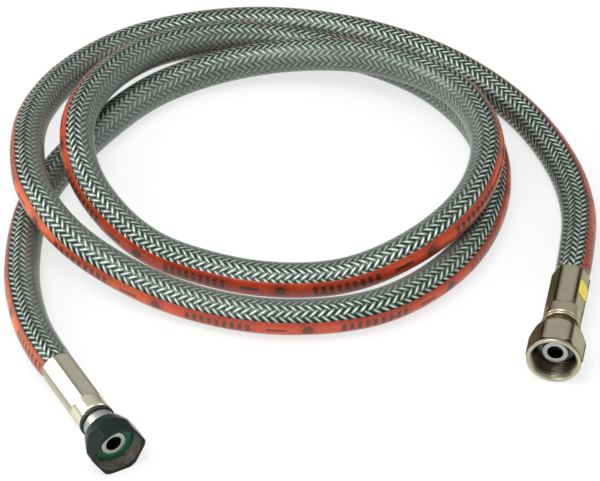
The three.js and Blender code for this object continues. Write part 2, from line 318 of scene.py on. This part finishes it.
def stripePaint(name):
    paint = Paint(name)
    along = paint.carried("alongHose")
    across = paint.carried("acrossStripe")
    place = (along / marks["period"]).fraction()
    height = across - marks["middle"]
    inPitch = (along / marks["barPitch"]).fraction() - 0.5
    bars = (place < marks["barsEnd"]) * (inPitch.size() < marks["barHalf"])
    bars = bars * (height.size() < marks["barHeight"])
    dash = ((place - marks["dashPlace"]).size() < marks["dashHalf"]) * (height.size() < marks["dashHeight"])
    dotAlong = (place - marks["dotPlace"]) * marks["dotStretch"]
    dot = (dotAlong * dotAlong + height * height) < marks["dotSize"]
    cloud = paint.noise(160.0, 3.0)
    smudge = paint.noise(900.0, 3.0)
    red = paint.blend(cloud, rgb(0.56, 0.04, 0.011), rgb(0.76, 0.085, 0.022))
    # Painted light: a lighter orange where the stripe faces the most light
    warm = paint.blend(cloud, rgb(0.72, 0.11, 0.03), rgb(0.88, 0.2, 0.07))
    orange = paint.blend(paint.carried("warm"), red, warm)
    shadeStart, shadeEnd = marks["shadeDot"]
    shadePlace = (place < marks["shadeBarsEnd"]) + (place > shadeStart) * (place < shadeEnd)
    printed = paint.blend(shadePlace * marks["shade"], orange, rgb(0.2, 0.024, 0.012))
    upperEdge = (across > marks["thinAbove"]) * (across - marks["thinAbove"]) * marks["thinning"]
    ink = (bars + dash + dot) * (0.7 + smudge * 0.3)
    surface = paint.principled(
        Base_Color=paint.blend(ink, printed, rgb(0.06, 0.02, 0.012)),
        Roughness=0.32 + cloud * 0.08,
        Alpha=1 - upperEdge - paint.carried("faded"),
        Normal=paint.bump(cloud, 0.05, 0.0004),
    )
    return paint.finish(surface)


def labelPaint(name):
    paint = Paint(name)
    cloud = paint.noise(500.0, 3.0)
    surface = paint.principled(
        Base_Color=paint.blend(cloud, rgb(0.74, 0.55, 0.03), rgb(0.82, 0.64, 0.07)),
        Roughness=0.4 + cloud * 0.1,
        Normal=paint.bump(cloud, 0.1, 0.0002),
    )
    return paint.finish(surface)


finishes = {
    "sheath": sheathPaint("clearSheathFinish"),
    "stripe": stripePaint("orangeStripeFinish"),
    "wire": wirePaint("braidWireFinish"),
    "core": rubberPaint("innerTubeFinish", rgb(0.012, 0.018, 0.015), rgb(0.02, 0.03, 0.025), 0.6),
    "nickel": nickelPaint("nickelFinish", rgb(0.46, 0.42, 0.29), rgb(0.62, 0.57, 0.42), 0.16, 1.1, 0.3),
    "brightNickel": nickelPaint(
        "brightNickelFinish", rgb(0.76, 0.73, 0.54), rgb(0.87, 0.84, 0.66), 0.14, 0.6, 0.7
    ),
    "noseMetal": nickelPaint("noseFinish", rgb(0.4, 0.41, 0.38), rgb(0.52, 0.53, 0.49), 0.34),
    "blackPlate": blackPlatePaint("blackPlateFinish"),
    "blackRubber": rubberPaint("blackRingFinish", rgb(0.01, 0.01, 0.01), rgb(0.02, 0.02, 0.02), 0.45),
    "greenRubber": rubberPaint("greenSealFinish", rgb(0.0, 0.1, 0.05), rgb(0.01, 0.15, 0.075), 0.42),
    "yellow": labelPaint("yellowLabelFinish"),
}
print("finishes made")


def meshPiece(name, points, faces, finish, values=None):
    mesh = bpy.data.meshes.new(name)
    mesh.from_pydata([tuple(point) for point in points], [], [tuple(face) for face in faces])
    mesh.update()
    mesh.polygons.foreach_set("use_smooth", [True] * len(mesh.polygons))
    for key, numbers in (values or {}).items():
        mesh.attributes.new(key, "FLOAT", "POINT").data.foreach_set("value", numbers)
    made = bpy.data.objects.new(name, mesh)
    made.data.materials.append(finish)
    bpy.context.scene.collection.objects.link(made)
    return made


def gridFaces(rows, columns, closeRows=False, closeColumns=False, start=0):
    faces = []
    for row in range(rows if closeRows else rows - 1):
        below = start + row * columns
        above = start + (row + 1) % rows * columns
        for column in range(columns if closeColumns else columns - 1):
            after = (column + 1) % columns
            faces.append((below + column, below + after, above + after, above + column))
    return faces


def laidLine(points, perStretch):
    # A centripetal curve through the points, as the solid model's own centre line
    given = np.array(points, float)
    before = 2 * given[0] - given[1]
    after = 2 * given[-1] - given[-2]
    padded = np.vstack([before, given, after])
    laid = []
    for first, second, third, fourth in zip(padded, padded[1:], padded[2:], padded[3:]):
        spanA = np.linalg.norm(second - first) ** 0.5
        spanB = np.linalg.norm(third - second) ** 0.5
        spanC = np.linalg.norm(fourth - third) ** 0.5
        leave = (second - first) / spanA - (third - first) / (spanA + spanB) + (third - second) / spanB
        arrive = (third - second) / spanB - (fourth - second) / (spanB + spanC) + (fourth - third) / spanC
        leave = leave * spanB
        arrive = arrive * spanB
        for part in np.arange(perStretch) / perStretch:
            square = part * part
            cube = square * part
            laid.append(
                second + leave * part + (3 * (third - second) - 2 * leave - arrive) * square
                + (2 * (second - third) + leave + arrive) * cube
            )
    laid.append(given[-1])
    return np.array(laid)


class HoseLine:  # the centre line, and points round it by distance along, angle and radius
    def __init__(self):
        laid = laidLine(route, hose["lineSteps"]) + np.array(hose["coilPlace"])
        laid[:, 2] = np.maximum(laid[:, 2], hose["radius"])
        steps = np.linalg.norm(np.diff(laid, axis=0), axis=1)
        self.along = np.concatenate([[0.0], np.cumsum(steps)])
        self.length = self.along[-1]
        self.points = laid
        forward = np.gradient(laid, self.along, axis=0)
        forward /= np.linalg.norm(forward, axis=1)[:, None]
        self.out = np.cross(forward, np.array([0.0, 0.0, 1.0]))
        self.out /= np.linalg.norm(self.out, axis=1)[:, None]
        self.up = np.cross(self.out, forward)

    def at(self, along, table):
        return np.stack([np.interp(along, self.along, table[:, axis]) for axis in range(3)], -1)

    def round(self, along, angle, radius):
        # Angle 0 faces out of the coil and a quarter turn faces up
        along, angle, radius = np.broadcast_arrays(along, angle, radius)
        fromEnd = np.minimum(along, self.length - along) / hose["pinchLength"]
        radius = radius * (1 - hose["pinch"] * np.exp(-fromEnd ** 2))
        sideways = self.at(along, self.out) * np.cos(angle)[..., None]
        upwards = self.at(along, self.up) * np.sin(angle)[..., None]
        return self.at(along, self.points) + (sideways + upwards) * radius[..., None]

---

Task goal »
Give the number of lines where the string "scene" occurs, without any further text.

Final answer »
2